┌─ Data extract

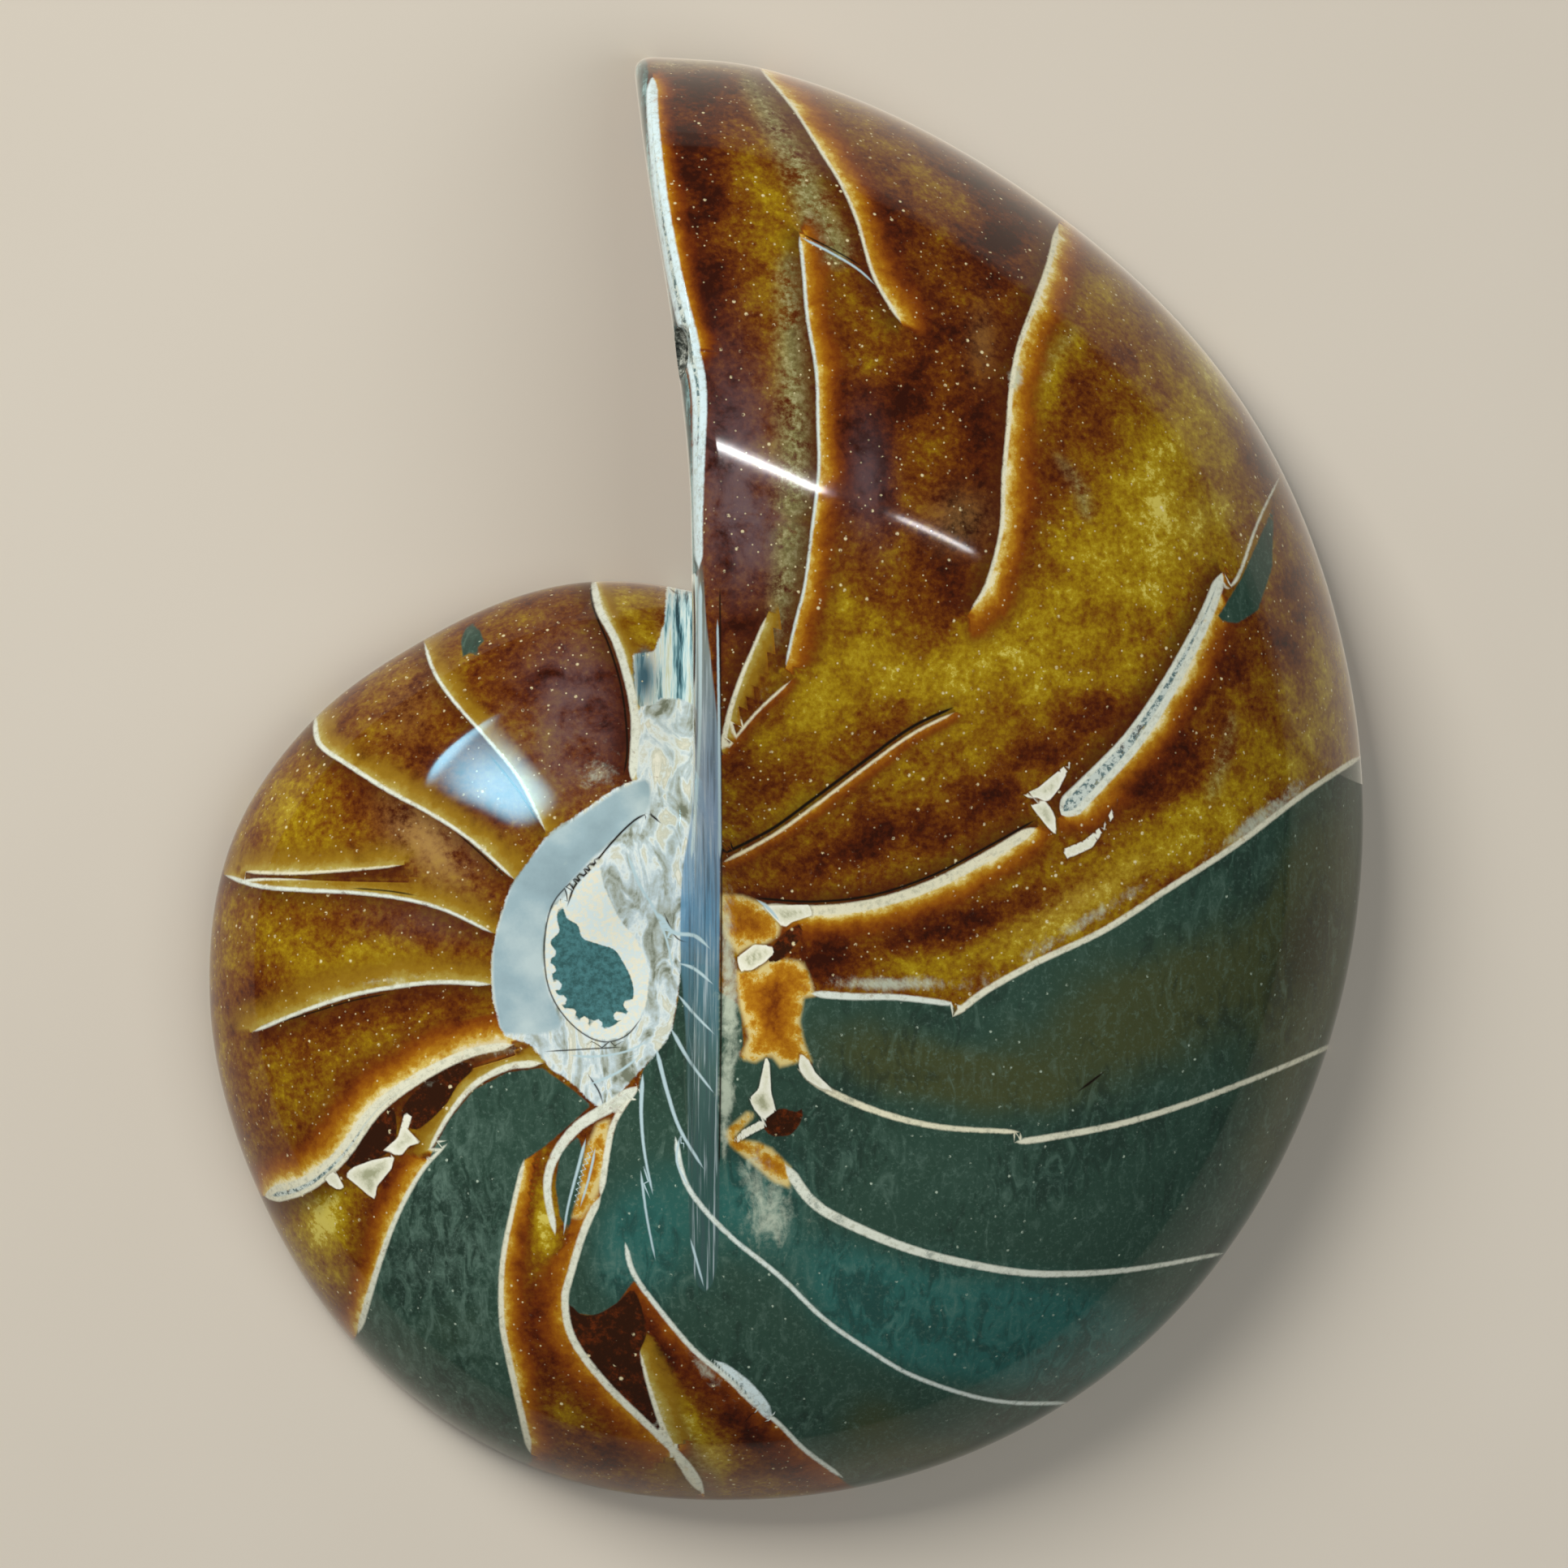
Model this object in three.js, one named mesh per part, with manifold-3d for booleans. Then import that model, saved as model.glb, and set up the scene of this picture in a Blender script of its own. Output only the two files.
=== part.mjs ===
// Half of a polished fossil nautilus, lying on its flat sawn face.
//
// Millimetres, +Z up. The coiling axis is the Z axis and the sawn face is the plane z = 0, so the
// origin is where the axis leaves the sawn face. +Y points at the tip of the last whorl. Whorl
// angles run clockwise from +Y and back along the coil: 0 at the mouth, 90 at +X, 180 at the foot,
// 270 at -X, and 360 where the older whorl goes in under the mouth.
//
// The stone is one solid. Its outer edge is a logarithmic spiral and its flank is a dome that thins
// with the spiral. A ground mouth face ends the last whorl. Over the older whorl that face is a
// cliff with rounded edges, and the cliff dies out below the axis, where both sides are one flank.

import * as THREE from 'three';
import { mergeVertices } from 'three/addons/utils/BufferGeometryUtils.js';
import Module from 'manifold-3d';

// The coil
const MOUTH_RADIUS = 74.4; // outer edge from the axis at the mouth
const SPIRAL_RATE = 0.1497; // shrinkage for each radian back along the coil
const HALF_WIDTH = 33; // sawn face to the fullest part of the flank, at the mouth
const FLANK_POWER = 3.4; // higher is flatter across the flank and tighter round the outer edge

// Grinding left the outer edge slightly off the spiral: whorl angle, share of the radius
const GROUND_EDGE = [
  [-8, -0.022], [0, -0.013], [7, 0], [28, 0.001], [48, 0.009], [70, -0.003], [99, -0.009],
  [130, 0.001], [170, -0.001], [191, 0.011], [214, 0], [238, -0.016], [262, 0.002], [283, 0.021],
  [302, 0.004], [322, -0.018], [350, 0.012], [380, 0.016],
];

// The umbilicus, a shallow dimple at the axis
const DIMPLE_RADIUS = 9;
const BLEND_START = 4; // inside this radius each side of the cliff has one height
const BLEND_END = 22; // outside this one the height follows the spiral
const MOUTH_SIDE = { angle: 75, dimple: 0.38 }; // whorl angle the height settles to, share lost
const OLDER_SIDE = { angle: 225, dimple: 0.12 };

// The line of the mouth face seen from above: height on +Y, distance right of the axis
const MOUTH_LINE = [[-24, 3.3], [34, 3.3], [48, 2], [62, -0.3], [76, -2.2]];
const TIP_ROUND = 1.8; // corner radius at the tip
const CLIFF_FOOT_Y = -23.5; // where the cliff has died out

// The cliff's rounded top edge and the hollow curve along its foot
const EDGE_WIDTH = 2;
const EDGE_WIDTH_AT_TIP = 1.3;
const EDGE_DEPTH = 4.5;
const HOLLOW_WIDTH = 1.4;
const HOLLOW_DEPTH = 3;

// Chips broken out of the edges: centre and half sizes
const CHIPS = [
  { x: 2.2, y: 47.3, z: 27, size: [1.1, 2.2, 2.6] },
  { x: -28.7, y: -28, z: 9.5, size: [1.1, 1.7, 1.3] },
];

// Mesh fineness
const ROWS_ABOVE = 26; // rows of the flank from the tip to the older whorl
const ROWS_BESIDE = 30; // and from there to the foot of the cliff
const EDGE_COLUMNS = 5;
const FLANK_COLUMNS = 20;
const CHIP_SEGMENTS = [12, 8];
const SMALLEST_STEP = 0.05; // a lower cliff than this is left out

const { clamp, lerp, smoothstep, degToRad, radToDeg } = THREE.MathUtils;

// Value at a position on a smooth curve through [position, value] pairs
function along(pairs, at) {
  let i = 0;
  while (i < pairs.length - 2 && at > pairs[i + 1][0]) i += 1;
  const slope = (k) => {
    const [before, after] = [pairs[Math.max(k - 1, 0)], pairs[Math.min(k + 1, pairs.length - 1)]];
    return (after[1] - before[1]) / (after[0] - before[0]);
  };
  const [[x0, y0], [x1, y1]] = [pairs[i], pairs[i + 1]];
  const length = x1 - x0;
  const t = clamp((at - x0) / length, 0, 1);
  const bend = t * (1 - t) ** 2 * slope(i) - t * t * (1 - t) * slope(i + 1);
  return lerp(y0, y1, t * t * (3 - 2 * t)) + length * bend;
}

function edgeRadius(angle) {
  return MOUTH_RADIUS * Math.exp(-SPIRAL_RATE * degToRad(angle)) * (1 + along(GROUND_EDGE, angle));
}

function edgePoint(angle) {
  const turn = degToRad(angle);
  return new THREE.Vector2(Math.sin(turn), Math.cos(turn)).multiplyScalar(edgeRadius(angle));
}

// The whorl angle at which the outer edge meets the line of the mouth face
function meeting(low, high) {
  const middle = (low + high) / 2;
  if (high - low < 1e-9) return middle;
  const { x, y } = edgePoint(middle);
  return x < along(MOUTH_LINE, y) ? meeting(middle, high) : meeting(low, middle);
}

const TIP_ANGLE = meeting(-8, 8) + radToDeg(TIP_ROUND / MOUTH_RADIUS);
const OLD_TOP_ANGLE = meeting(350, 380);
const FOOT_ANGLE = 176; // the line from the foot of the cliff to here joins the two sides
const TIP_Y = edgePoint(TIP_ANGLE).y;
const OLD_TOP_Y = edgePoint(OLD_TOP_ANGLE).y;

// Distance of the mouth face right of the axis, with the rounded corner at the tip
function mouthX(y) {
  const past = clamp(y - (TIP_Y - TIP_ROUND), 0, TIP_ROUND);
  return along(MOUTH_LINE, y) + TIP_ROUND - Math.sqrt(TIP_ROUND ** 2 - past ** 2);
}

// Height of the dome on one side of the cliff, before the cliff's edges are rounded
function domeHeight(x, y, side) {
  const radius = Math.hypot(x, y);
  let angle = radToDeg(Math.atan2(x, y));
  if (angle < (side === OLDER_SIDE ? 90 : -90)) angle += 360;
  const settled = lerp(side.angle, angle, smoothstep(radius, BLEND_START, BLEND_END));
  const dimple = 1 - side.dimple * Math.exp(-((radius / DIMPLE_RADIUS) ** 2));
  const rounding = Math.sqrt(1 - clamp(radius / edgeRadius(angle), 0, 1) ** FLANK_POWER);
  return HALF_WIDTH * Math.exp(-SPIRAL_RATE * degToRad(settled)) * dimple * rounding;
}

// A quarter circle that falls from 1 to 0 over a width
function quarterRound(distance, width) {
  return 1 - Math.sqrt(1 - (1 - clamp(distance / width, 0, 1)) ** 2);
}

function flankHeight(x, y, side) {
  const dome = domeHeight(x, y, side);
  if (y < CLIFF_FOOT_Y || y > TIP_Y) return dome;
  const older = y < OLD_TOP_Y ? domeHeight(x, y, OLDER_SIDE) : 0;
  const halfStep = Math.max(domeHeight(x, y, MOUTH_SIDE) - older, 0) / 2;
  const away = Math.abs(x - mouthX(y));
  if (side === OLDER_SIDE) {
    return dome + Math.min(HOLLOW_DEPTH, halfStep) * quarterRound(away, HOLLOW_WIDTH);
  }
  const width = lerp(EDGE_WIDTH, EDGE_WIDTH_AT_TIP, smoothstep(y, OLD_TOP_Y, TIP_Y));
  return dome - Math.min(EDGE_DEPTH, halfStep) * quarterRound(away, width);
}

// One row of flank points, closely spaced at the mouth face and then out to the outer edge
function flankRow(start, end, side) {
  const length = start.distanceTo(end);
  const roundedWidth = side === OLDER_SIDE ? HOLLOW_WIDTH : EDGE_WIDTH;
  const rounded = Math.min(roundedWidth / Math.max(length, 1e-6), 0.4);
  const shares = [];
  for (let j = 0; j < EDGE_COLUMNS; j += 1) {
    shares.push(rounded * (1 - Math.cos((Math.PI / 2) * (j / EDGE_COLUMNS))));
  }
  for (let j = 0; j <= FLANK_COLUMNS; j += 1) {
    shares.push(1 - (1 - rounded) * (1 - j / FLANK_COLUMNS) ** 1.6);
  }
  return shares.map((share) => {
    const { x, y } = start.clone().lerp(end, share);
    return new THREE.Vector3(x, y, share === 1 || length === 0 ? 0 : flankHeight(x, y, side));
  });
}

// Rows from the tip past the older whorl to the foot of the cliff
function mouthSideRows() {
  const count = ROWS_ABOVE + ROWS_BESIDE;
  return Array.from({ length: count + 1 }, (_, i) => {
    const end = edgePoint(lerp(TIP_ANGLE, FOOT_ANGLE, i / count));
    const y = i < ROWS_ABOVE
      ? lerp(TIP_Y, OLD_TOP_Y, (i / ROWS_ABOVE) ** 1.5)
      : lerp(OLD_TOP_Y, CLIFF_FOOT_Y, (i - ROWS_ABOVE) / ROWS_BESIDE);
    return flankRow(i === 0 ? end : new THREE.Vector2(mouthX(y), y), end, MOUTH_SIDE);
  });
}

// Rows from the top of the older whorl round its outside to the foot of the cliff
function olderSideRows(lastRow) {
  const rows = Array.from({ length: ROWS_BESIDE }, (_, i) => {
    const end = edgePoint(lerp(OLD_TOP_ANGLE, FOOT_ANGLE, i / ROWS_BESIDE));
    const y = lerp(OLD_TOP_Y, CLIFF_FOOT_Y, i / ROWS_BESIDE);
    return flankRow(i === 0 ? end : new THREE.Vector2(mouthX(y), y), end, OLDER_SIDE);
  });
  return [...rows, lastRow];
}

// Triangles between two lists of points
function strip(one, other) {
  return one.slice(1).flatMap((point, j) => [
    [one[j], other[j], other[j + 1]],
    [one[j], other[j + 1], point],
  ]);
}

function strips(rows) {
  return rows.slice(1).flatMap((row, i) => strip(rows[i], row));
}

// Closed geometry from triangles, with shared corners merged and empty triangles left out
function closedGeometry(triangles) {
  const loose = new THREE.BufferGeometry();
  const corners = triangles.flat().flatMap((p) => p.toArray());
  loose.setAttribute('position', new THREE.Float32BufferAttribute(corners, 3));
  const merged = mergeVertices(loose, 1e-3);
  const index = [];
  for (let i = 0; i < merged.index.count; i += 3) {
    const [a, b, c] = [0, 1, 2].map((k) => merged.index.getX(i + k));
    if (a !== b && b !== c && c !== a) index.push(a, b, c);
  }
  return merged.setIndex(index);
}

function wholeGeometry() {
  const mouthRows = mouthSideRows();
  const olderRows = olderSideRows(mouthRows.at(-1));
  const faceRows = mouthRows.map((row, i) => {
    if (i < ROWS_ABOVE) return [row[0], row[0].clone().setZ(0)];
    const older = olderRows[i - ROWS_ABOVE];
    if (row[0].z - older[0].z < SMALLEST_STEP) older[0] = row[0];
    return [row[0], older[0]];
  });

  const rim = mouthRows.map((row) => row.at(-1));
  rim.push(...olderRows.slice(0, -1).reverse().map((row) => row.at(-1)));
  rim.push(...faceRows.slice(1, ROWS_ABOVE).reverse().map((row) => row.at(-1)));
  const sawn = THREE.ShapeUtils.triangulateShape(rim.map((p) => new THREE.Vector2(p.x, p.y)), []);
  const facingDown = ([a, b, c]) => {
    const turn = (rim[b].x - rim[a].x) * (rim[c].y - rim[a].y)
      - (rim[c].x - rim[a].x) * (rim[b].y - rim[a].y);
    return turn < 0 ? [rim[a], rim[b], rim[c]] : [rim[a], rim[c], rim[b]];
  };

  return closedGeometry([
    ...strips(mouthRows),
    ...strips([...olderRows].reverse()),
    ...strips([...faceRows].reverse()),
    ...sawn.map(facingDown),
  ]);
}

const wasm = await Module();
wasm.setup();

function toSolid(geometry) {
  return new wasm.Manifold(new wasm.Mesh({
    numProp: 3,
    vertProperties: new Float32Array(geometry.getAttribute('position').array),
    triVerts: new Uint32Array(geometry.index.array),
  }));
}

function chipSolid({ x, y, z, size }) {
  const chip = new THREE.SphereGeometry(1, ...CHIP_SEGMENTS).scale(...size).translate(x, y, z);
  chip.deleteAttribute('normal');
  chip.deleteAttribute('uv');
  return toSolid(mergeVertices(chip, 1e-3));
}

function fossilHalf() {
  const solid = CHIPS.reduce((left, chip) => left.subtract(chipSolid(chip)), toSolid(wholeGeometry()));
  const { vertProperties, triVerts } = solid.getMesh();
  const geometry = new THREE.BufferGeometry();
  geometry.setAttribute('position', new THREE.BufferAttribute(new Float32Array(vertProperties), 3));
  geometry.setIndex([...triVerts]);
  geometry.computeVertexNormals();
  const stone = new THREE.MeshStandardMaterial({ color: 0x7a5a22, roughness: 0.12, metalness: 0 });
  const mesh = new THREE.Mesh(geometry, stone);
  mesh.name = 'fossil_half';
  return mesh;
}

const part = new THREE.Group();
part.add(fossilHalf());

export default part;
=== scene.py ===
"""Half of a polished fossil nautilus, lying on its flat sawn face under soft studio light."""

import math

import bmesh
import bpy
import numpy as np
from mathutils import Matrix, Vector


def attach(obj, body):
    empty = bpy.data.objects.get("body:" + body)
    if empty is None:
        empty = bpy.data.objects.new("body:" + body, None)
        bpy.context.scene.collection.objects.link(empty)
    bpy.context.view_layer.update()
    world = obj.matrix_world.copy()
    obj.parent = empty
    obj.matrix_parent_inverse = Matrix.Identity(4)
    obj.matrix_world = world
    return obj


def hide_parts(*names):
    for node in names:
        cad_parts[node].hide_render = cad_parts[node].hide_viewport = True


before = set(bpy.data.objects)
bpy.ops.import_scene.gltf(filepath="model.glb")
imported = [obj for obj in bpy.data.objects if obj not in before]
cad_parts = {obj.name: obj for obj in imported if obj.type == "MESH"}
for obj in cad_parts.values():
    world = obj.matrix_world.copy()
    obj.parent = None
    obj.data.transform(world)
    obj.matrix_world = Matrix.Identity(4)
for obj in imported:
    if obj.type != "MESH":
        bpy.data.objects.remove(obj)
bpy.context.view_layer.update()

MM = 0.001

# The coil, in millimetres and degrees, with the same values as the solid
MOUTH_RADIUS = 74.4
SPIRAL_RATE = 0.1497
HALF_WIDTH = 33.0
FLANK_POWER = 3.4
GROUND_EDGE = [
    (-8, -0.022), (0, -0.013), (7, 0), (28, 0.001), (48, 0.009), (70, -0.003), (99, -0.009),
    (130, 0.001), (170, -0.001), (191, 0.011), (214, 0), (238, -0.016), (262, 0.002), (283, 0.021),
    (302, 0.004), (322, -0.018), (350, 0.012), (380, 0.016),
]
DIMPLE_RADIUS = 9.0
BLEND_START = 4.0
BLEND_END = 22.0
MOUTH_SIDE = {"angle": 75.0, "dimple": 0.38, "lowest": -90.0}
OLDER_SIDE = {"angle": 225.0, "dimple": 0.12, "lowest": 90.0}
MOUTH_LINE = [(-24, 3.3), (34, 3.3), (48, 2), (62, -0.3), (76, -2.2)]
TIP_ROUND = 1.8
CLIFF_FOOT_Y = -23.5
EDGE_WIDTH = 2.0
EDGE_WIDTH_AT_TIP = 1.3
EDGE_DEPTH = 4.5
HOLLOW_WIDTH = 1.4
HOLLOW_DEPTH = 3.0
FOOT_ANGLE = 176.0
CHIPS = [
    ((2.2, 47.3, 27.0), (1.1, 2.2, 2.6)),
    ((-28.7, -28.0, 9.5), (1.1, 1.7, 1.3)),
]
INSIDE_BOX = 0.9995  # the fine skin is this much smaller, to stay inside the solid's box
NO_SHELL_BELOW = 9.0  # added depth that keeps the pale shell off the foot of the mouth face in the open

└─

Task objective:
As listed above, the lines from the line with "imported = [obj" to the line with "obj.data.transform(world)" are to be echoed exactly, with both ends included and nothing added.

Exercise output:
imported = [obj for obj in bpy.data.objects if obj not in before]
cad_parts = {obj.name: obj for obj in imported if obj.type == "MESH"}
for obj in cad_parts.values():
    world = obj.matrix_world.copy()
    obj.parent = None
    obj.data.transform(world)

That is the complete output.